**WHAT THE TASK ASKS:** The lines to print start at the one containing "BACKING_THICKNESS, laminate, worktop)" and end at the one containing "depsgraph = bpy.context.evaluated_depsgraph_get()"; print them exactly, ends included, and only them.

**DATA IN THIS EXERCISE:**
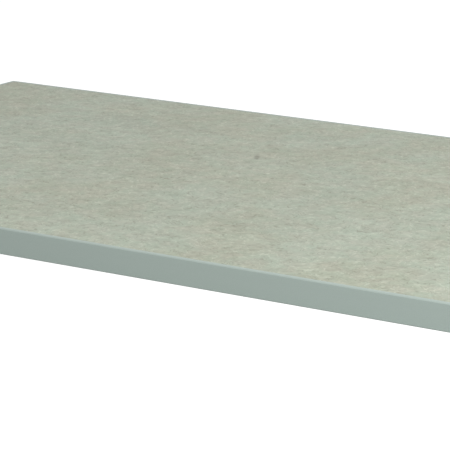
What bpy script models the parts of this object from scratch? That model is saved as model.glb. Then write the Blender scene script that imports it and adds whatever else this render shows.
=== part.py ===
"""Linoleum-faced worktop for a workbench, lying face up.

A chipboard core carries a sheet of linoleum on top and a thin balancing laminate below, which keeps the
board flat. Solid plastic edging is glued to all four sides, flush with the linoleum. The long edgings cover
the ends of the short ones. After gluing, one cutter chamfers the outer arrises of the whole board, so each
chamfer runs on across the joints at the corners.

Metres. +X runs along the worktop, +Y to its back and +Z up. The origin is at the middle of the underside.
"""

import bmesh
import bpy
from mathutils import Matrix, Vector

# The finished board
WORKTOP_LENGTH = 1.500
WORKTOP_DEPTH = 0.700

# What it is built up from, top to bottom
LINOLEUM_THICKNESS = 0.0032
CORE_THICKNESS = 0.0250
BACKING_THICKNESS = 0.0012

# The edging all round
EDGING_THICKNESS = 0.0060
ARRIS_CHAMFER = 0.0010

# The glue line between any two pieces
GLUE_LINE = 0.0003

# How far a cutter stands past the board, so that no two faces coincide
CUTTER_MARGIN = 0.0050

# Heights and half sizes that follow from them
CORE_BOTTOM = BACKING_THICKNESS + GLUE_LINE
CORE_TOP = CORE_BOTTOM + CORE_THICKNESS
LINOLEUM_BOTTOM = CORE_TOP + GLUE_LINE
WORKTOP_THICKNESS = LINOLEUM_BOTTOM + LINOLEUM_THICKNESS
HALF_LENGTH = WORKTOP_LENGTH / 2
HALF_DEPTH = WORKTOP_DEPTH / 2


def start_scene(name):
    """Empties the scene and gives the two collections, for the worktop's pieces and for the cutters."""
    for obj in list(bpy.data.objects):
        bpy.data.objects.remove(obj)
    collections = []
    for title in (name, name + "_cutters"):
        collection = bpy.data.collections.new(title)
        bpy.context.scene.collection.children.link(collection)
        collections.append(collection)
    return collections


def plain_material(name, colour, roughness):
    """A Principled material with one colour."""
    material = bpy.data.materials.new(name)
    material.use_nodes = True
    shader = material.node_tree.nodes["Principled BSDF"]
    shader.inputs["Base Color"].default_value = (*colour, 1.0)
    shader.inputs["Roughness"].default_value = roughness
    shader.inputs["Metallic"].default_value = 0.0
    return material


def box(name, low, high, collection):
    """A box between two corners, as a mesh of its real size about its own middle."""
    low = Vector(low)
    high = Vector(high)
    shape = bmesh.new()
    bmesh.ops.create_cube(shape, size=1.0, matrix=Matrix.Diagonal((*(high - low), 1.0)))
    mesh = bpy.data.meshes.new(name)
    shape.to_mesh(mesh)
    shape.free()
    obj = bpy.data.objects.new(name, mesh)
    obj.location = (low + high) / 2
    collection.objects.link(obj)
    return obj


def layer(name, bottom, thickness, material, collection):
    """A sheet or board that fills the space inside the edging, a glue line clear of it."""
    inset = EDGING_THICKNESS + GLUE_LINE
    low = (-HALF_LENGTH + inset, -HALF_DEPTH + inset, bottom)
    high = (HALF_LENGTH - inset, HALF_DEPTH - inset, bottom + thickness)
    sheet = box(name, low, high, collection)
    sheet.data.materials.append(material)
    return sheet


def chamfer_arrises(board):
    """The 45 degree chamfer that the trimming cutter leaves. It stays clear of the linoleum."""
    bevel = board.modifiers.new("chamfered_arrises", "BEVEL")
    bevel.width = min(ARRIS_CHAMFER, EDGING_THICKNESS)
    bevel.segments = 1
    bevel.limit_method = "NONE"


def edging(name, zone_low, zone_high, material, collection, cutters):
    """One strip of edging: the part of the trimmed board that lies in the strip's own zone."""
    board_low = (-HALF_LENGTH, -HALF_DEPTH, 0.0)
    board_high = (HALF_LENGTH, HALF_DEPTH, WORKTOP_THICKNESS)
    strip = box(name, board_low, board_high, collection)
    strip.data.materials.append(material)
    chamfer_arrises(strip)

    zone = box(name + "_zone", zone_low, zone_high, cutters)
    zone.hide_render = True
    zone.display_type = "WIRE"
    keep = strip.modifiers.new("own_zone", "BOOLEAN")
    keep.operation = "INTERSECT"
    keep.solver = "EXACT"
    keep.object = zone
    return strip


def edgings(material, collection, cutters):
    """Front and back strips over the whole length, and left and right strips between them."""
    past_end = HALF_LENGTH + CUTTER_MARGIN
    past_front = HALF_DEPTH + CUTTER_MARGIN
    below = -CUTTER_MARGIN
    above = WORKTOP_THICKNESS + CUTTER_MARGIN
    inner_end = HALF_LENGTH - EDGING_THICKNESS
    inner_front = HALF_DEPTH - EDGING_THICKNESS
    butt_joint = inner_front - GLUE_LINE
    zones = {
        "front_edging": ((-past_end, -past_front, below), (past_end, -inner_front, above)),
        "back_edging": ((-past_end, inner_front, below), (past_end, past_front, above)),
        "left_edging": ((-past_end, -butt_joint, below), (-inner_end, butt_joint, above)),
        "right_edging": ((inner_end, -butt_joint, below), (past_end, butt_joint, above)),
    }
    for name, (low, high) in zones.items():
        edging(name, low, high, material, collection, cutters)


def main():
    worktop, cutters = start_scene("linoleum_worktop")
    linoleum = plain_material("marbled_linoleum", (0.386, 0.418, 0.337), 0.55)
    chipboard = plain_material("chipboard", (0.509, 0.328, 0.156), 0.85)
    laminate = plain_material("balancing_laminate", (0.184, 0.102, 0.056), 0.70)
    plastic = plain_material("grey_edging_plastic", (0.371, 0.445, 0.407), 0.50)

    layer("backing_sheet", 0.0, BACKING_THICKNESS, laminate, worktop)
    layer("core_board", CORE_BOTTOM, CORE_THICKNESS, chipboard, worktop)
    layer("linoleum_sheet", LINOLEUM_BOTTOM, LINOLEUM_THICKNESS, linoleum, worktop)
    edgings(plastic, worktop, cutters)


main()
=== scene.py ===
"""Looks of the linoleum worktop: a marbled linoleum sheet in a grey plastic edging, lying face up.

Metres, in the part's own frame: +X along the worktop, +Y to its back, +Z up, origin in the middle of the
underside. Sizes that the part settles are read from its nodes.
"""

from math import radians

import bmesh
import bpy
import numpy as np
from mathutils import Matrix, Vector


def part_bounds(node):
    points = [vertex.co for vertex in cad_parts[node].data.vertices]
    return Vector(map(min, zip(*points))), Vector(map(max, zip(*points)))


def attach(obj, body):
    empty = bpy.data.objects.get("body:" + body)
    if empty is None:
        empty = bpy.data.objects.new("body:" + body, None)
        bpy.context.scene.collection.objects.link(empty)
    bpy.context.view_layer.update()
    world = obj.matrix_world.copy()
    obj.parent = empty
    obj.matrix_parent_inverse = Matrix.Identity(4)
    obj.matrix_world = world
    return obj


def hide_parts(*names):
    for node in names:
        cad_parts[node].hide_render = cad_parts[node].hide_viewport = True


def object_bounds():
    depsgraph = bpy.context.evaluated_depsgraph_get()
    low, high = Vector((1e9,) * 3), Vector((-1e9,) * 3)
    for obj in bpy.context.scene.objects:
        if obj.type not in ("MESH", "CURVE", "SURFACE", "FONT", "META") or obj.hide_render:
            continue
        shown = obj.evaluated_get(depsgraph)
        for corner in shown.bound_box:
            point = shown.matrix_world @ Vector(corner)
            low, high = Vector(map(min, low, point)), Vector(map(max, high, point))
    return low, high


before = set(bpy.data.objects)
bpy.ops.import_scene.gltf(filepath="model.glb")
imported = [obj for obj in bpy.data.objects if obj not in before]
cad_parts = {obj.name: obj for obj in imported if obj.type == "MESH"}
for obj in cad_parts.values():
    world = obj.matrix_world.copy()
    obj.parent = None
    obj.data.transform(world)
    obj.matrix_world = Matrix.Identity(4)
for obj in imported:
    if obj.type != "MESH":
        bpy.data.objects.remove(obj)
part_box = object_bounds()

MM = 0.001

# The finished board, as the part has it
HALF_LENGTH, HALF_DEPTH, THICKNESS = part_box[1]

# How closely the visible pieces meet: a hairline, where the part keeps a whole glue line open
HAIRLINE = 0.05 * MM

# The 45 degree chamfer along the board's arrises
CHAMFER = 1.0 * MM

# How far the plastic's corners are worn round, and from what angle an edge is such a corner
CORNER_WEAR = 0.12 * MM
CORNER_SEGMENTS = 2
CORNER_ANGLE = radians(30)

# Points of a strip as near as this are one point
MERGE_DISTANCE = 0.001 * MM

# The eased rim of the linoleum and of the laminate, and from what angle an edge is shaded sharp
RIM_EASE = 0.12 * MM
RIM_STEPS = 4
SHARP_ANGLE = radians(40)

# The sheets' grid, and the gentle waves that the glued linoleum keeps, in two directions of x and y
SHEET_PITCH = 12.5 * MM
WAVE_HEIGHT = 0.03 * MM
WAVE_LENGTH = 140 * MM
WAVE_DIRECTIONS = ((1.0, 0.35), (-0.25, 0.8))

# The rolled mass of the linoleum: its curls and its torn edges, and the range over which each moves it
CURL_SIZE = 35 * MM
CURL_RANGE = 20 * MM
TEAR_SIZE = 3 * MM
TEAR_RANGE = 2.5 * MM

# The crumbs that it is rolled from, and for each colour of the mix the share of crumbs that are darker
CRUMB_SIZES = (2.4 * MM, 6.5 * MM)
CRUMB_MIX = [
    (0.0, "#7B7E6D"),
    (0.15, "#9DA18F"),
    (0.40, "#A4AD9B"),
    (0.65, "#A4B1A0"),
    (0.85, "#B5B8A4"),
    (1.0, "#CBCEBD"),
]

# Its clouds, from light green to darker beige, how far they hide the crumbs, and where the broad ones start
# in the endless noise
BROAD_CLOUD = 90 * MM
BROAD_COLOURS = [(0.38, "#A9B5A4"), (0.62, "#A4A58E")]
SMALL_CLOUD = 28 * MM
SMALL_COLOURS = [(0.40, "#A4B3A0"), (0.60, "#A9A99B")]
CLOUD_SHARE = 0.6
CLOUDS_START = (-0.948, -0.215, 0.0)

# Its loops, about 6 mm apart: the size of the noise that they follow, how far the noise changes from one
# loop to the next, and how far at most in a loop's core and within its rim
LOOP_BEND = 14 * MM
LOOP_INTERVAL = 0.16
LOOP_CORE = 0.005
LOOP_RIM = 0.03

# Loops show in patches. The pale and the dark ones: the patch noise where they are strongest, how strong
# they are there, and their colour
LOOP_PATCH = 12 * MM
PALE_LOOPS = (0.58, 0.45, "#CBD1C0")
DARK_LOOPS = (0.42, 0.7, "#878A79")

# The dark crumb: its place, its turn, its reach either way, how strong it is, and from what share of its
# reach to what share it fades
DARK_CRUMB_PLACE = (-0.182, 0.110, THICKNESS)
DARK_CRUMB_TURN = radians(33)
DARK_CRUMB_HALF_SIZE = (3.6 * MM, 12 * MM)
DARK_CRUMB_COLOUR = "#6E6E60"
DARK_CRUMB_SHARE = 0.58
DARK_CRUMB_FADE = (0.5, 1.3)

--

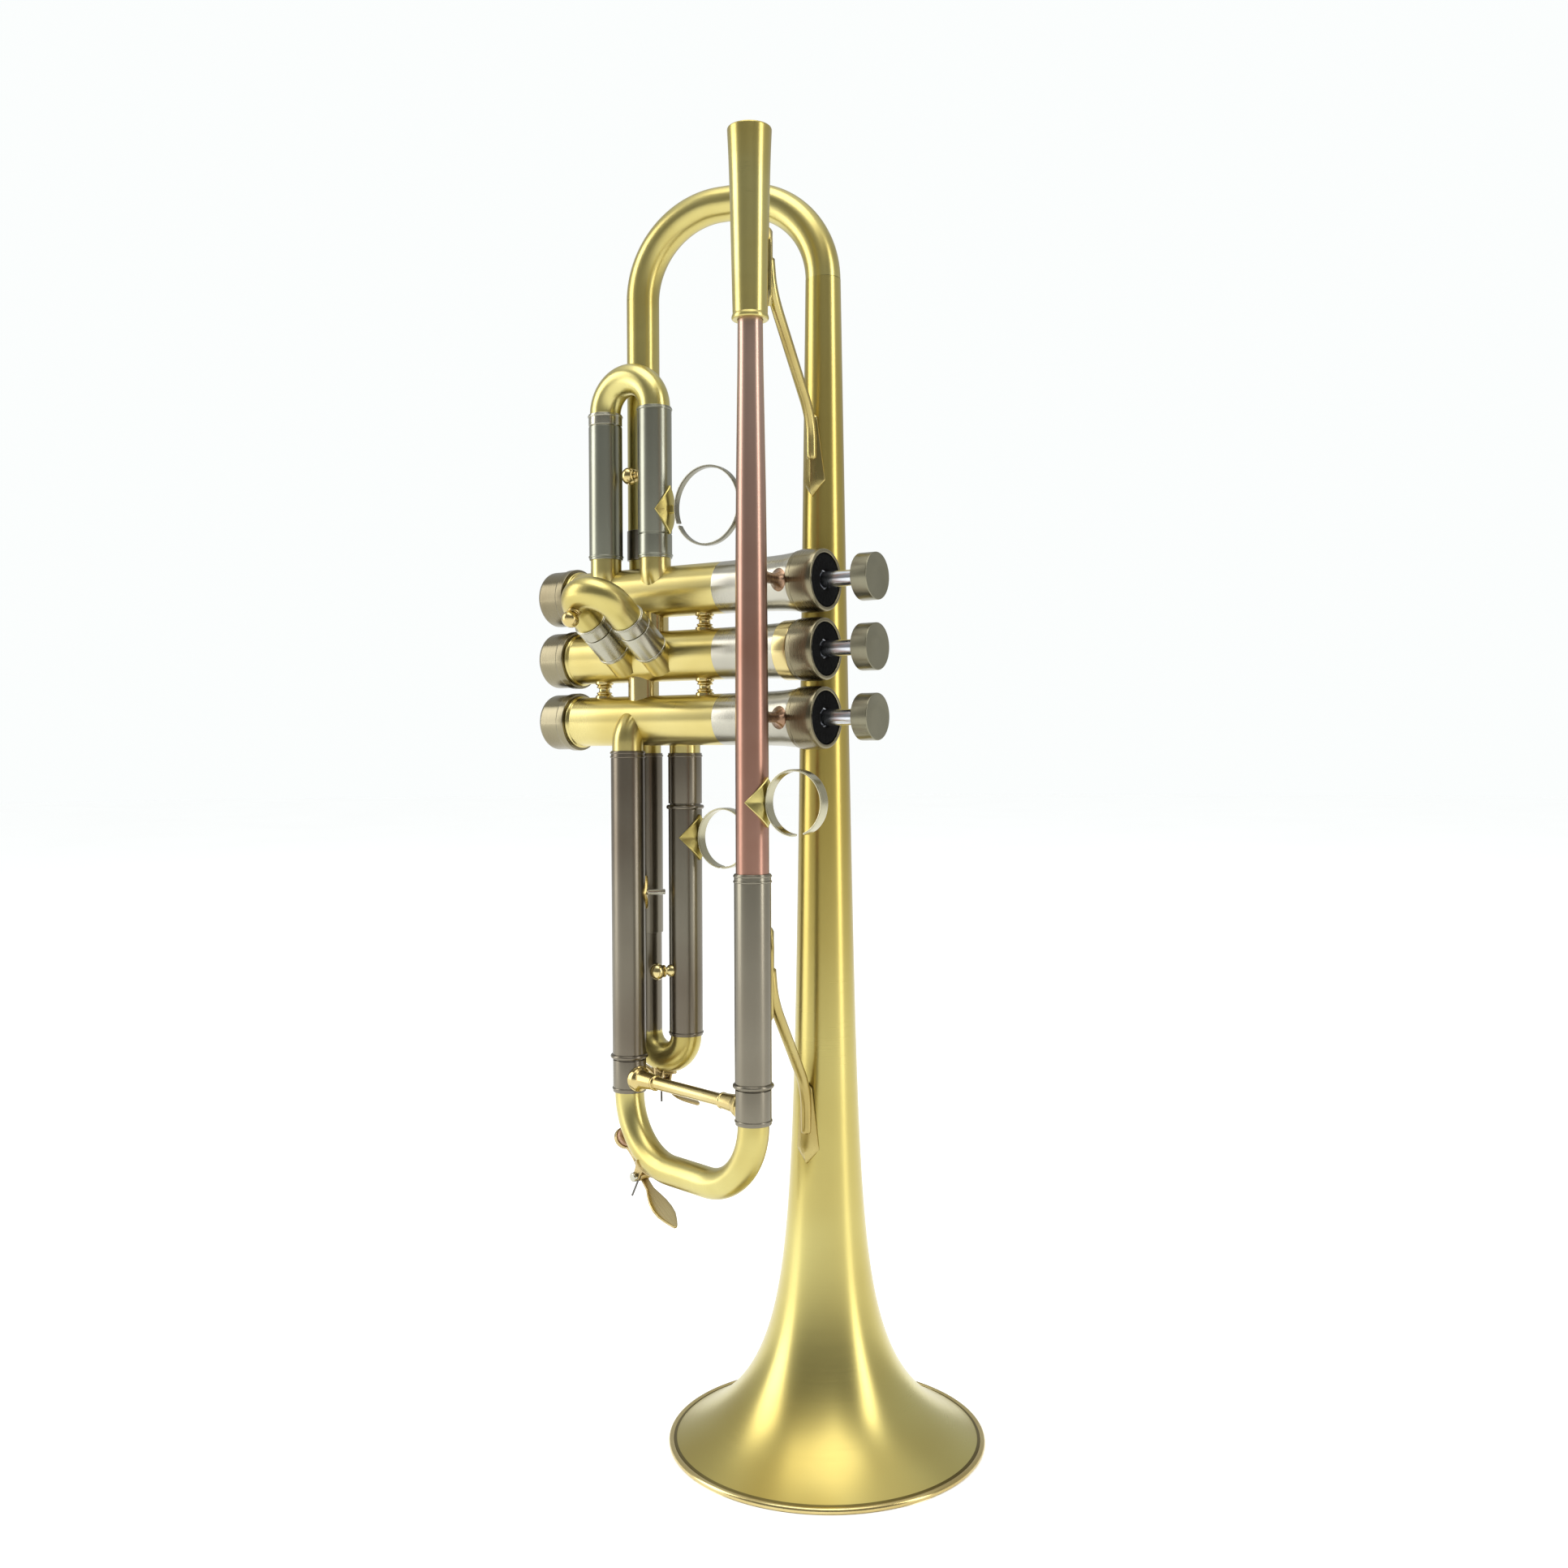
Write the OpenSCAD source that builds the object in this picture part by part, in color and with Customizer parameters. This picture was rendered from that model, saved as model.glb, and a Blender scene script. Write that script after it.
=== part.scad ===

---

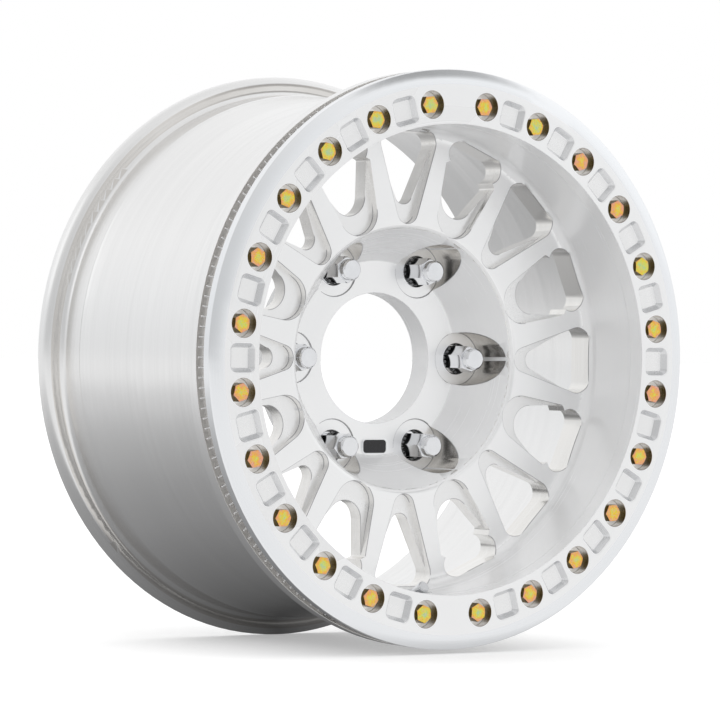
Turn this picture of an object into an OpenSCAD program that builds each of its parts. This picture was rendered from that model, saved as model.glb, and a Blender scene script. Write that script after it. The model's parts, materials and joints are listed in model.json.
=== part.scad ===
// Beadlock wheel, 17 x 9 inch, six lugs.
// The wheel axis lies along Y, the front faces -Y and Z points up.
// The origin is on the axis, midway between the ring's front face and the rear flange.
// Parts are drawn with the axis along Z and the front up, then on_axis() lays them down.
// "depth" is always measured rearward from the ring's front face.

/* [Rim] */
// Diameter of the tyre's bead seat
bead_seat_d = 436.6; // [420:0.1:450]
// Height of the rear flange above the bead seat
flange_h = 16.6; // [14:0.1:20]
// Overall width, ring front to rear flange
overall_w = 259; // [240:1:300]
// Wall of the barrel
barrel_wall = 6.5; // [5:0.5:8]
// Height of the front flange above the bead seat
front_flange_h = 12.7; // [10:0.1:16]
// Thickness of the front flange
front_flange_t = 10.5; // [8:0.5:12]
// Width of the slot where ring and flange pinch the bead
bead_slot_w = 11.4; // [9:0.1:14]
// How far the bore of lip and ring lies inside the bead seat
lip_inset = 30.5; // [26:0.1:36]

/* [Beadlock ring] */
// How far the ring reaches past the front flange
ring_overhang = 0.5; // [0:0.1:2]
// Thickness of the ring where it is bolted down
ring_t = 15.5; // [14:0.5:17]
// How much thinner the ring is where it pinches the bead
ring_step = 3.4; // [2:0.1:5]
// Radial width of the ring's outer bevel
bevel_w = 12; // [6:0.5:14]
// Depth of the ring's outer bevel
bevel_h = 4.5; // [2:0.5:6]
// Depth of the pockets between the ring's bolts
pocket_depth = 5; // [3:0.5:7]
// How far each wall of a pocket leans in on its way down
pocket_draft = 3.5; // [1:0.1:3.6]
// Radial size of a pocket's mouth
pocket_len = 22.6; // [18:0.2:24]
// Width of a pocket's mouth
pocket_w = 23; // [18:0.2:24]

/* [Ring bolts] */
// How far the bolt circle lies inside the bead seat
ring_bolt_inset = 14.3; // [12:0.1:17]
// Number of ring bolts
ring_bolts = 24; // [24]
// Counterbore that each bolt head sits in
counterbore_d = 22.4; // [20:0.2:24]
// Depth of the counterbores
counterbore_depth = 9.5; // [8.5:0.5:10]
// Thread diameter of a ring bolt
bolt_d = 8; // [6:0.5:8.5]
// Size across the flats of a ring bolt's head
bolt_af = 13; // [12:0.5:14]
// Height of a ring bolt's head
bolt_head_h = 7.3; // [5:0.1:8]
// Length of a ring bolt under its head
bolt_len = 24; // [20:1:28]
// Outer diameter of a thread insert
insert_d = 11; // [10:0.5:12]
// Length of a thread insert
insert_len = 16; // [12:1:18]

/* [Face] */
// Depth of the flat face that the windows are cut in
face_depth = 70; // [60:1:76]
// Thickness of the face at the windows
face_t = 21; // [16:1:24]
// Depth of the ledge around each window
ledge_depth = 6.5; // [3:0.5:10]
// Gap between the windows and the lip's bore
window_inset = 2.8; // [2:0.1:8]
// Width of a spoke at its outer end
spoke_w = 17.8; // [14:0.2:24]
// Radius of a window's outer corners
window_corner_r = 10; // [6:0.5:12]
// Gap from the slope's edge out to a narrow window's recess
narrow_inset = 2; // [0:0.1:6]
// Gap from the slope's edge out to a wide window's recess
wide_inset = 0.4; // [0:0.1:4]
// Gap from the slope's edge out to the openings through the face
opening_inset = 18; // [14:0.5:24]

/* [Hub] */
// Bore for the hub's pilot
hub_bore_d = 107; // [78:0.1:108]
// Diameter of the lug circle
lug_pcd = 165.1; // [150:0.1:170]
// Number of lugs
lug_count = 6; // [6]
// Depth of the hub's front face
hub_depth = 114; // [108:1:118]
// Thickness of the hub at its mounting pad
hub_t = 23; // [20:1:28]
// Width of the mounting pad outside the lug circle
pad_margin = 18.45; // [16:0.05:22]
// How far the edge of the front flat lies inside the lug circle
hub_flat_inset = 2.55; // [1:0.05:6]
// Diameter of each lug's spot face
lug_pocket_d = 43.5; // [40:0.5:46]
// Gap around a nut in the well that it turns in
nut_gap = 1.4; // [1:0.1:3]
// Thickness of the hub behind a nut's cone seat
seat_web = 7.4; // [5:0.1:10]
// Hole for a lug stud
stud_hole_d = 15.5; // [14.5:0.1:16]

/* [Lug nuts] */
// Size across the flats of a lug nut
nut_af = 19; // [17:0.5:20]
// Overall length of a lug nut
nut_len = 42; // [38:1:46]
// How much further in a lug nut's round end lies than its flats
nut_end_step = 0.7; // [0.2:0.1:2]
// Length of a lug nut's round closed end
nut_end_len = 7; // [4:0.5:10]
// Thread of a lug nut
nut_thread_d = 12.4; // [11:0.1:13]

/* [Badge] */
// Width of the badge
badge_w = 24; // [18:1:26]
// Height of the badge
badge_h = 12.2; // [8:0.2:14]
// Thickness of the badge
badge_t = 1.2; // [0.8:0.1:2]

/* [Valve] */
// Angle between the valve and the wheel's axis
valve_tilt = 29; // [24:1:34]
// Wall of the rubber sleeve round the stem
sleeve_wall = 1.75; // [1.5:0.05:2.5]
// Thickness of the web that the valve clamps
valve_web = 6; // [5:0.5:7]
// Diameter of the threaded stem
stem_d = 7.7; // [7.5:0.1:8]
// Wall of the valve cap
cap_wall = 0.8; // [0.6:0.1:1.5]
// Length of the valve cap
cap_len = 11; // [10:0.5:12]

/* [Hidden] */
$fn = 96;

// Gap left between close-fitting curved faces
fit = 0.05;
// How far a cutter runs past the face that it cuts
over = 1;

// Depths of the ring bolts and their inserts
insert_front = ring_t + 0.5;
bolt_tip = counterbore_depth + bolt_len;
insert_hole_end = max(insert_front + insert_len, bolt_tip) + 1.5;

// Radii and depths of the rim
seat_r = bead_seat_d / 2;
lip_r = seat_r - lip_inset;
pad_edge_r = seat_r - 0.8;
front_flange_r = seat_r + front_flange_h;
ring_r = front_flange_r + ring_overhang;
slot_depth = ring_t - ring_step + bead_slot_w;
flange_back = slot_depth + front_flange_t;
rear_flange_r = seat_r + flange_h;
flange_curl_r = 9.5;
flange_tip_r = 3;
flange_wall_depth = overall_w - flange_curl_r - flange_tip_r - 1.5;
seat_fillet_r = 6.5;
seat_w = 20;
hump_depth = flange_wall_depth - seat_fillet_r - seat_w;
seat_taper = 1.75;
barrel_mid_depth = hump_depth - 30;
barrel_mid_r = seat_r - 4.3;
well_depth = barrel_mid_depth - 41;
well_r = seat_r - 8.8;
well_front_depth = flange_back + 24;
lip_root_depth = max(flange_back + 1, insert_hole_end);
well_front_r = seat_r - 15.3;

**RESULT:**
    layer("backing_sheet", 0.0, BACKING_THICKNESS, laminate, worktop)
    layer("core_board", CORE_BOTTOM, CORE_THICKNESS, chipboard, worktop)
    layer("linoleum_sheet", LINOLEUM_BOTTOM, LINOLEUM_THICKNESS, linoleum, worktop)
    edgings(plastic, worktop, cutters)


main()
=== scene.py ===
"""Looks of the linoleum worktop: a marbled linoleum sheet in a grey plastic edging, lying face up.

Metres, in the part's own frame: +X along the worktop, +Y to its back, +Z up, origin in the middle of the
underside. Sizes that the part settles are read from its nodes.
"""

from math import radians

import bmesh
import bpy
import numpy as np
from mathutils import Matrix, Vector


def part_bounds(node):
    points = [vertex.co for vertex in cad_parts[node].data.vertices]
    return Vector(map(min, zip(*points))), Vector(map(max, zip(*points)))


def attach(obj, body):
    empty = bpy.data.objects.get("body:" + body)
    if empty is None:
        empty = bpy.data.objects.new("body:" + body, None)
        bpy.context.scene.collection.objects.link(empty)
    bpy.context.view_layer.update()
    world = obj.matrix_world.copy()
    obj.parent = empty
    obj.matrix_parent_inverse = Matrix.Identity(4)
    obj.matrix_world = world
    return obj


def hide_parts(*names):
    for node in names:
        cad_parts[node].hide_render = cad_parts[node].hide_viewport = True


def object_bounds():
    depsgraph = bpy.context.evaluated_depsgraph_get()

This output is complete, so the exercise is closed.